For the fundraiser with Islamic Oasis, MSA received funds through Loyola for iftars by requesting Student Activity Funding (SAF). To get funding for the fundraiser, they had to fill out a Semester Budget Request (SBR) form and the SPOT funding request form, according to Shah.
The SBR and SPOT funding requests are the same form but differ in regards to funding limits, the Center for Student Engagement told The Phoenix in an email. SPOT funding requests grant funds to organizations to host two events. While SBR funding grants fund organizations to host four events, the email said.
“In these funding cycles, you can request money for events,” Shah said. “Through the school, we requested a few days, and we got money for iftars for only a handful of days.”
The money raised outside of SAF by alumni, students and their families adds up and can make a large difference for those in need, Shah said.
The MSA first partnered with Islamic Oasis in 2022, senior Ermina Hassan said. She connected with people at Islamic Oasis and they were able to provide iftars for Muslim students at Loyola for one night. She said she hopes to do the same thing this year.

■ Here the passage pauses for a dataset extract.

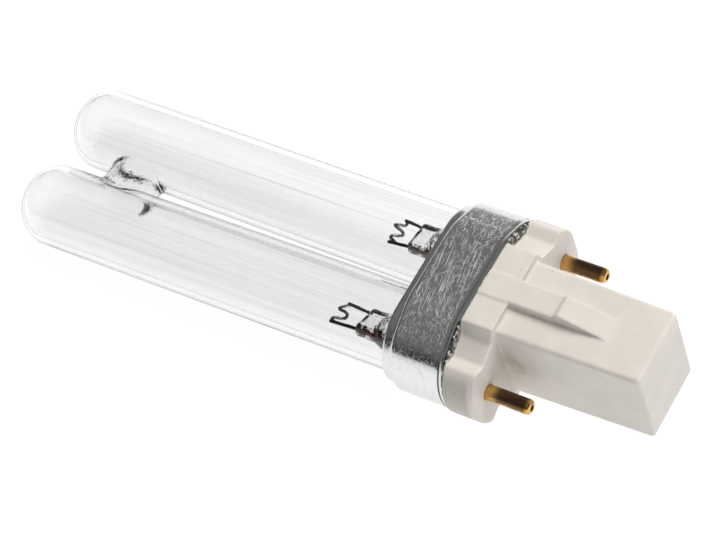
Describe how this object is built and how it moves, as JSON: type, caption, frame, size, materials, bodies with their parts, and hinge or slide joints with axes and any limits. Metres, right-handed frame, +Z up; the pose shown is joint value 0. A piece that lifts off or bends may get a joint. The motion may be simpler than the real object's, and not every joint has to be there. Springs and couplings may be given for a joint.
{
  "type": "ultraviolet lamp",
  "caption": "Plug-in twin-tube ultraviolet lamp: clear glass tubes joined by a bridge, coiled electrodes, crimped metal band, moulded cap with keyed post, and brass contact pins.",
  "frame": {"origin": "midway between the two contact pins, on the shoulder of the cap that they stand out of", "axes": "+X along the lamp towards the end of the plug post, +Y from the left pin to the right pin, +Z up, square to the post's wide keyed face"},
  "size_m": [0.105, 0.031, 0.0198],
  "materials": {
    "clear_glass": "clear, gloss, faint drawing lines",
    "stem_glass": "clear, gloss",
    "band_metal": "bright, finely scratched",
    "cap_plastic": "off-white moulding, satin",
    "cement": "matt",
    "pin_brass": "tarnished",
    "support_wire": "dull nickel",
    "emitter_coil": "dark tungsten, emitter coated",
    "sleeve_fibre": "woven glass fibre",
    "starter_glass": "clear",
    "bimetal": "satin strip",
    "starter_wire": "tinned",
    "capacitor_coat": "dipped, gloss"
  },
  "bodies": {
    "root": {"glass_envelope": "clear_glass", "left_stem": "stem_glass", "right_stem": "stem_glass", "metal_band": "band_metal", "cap_housing": "cap_plastic", "basing_cement": "cement", "left_contact_pin": "pin_brass", "right_contact_pin": "pin_brass", "left_pin_lead": "support_wire", "right_pin_lead": "support_wire", "left_starter_lead": "support_wire", "right_starter_lead": "support_wire", "left_filament": "emitter_coil", "right_filament": "emitter_coil", "left_insulating_sleeve": "sleeve_fibre", "right_insulating_sleeve": "sleeve_fibre", "starter_bulb": "starter_glass", "starter_bimetal": "bimetal", "starter_bimetal_wire": "starter_wire", "starter_fixed_wire": "starter_wire", "capacitor": "capacitor_coat", "capacitor_leads": "starter_wire"}
  },
  "joints": []
}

Hassan said she reached out to a member of Islamic Oasis and coordinated an effort to get food and trays for refugees. She also made a flyer detailing the fundraiser and sent it out to everyone in the MSA.
Last year, the MSA’s fundraiser with Islamic Oasis was able to raise 1,000, according to Hassan. This year, the goal is to reach $2,500 in sponsoring one night of iftars. Students can donate by going to the MSA group chat in Telegram and sending a donation through Venmo to Hassan, who then sends the funds to Islamic Oasis.
“So far, in the couple days that we’ve been fundraising, we’ve reached the halfway point to $2,500,” Hassan said. “ We are hoping to finish that up by the end of this week or next week.”
Hassan said she volunteered with Islamic Oasis in high school. Once she got to Loyola, she said she knew they needed iftars for refugees so she spoke to Mozaffar.
Between 7 and 8 p.m, throughout Ramadan, the MSA has prayer sessions and offers opportunities for worshippers to break their fast. There are nightly prayers, which end around 10:15 p.m, according to Shah.